**What is needed**
Return only what lies between the first line of the entries and the line containing "const hoodBottom = hoodTop - hoodFlange;", both lines included.

**Provided material**
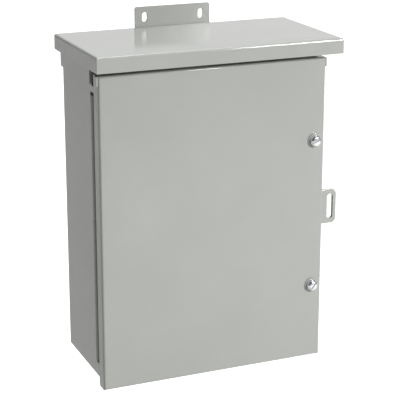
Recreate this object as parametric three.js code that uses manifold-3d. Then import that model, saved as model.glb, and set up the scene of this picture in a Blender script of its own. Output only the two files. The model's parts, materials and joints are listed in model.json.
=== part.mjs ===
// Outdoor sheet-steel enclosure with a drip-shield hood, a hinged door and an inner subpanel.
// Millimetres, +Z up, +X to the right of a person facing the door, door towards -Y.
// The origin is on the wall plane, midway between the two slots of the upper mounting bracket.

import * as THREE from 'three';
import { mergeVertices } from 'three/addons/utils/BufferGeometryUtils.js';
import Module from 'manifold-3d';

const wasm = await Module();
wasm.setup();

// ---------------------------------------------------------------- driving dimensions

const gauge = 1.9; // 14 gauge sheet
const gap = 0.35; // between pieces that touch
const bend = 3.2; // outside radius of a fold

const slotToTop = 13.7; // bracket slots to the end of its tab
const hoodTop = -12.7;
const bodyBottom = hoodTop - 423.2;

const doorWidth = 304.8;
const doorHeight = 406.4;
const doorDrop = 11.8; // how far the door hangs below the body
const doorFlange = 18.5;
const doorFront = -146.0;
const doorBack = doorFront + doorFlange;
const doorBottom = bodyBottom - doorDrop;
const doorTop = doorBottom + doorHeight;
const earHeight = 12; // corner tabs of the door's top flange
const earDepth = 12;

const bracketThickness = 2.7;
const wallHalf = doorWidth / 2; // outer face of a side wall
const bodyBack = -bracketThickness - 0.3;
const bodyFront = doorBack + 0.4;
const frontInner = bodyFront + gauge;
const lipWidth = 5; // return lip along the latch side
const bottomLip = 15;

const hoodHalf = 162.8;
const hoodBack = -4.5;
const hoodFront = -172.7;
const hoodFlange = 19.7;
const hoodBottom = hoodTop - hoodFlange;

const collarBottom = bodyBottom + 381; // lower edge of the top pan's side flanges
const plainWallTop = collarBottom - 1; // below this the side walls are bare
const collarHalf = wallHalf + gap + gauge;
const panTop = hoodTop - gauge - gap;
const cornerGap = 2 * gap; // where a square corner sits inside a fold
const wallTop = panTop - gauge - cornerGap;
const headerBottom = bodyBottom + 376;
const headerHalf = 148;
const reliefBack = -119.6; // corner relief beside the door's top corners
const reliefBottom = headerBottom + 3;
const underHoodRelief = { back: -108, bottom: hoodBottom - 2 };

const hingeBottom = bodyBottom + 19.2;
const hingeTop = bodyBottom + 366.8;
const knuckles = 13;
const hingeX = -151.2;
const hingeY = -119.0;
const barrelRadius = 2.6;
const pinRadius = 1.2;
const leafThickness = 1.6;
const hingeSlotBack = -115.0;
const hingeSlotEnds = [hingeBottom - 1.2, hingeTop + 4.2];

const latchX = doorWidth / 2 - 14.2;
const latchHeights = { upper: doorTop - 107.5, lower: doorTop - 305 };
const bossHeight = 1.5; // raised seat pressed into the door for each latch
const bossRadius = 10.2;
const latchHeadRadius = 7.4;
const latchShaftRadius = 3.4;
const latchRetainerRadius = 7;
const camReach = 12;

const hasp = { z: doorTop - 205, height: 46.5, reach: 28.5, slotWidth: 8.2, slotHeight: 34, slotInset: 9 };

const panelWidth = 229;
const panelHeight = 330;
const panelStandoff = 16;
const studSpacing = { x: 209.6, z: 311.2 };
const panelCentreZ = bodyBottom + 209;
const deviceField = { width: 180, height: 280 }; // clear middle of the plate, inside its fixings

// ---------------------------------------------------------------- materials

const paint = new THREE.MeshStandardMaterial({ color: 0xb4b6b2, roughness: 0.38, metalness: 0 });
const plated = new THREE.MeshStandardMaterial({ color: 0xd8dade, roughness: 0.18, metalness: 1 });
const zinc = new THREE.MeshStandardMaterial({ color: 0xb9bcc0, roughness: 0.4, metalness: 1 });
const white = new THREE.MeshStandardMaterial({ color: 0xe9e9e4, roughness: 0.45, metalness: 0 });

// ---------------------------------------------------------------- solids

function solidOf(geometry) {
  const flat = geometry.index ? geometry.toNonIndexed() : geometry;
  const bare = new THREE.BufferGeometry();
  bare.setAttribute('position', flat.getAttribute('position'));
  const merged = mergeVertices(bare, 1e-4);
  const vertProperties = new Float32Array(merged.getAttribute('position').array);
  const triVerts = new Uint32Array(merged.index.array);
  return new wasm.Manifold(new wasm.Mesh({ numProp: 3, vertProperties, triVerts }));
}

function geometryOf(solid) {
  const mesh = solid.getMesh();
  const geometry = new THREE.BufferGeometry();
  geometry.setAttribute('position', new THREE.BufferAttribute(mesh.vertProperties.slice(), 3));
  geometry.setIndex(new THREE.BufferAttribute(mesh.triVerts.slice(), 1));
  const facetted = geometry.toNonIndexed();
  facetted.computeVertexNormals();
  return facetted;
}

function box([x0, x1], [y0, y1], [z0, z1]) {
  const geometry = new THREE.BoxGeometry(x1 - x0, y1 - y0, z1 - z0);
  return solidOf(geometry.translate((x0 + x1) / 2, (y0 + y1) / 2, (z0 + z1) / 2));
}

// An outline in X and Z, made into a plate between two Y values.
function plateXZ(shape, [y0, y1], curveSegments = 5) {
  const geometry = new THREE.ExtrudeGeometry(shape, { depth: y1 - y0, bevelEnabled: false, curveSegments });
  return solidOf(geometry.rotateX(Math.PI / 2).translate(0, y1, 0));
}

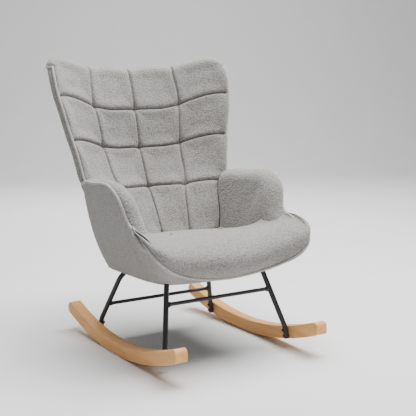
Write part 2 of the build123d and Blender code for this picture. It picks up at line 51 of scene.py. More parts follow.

**Answer below**
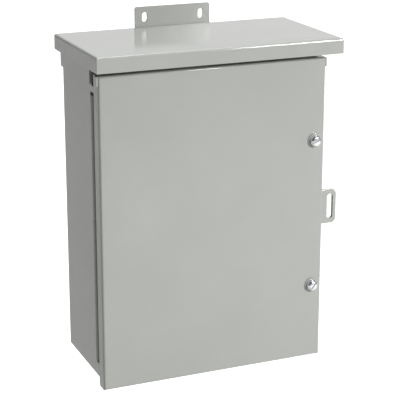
Recreate this object as parametric three.js code that uses manifold-3d. Then import that model, saved as model.glb, and set up the scene of this picture in a Blender script of its own. Output only the two files. The model's parts, materials and joints are listed in model.json.
=== part.mjs ===
// Outdoor sheet-steel enclosure with a drip-shield hood, a hinged door and an inner subpanel.
// Millimetres, +Z up, +X to the right of a person facing the door, door towards -Y.
// The origin is on the wall plane, midway between the two slots of the upper mounting bracket.

import * as THREE from 'three';
import { mergeVertices } from 'three/addons/utils/BufferGeometryUtils.js';
import Module from 'manifold-3d';

const wasm = await Module();
wasm.setup();

// ---------------------------------------------------------------- driving dimensions

const gauge = 1.9; // 14 gauge sheet
const gap = 0.35; // between pieces that touch
const bend = 3.2; // outside radius of a fold

const slotToTop = 13.7; // bracket slots to the end of its tab
const hoodTop = -12.7;
const bodyBottom = hoodTop - 423.2;

const doorWidth = 304.8;
const doorHeight = 406.4;
const doorDrop = 11.8; // how far the door hangs below the body
const doorFlange = 18.5;
const doorFront = -146.0;
const doorBack = doorFront + doorFlange;
const doorBottom = bodyBottom - doorDrop;
const doorTop = doorBottom + doorHeight;
const earHeight = 12; // corner tabs of the door's top flange
const earDepth = 12;

const bracketThickness = 2.7;
const wallHalf = doorWidth / 2; // outer face of a side wall
const bodyBack = -bracketThickness - 0.3;
const bodyFront = doorBack + 0.4;
const frontInner = bodyFront + gauge;
const lipWidth = 5; // return lip along the latch side
const bottomLip = 15;

const hoodHalf = 162.8;
const hoodBack = -4.5;
const hoodFront = -172.7;
const hoodFlange = 19.7;
const hoodBottom = hoodTop - hoodFlange;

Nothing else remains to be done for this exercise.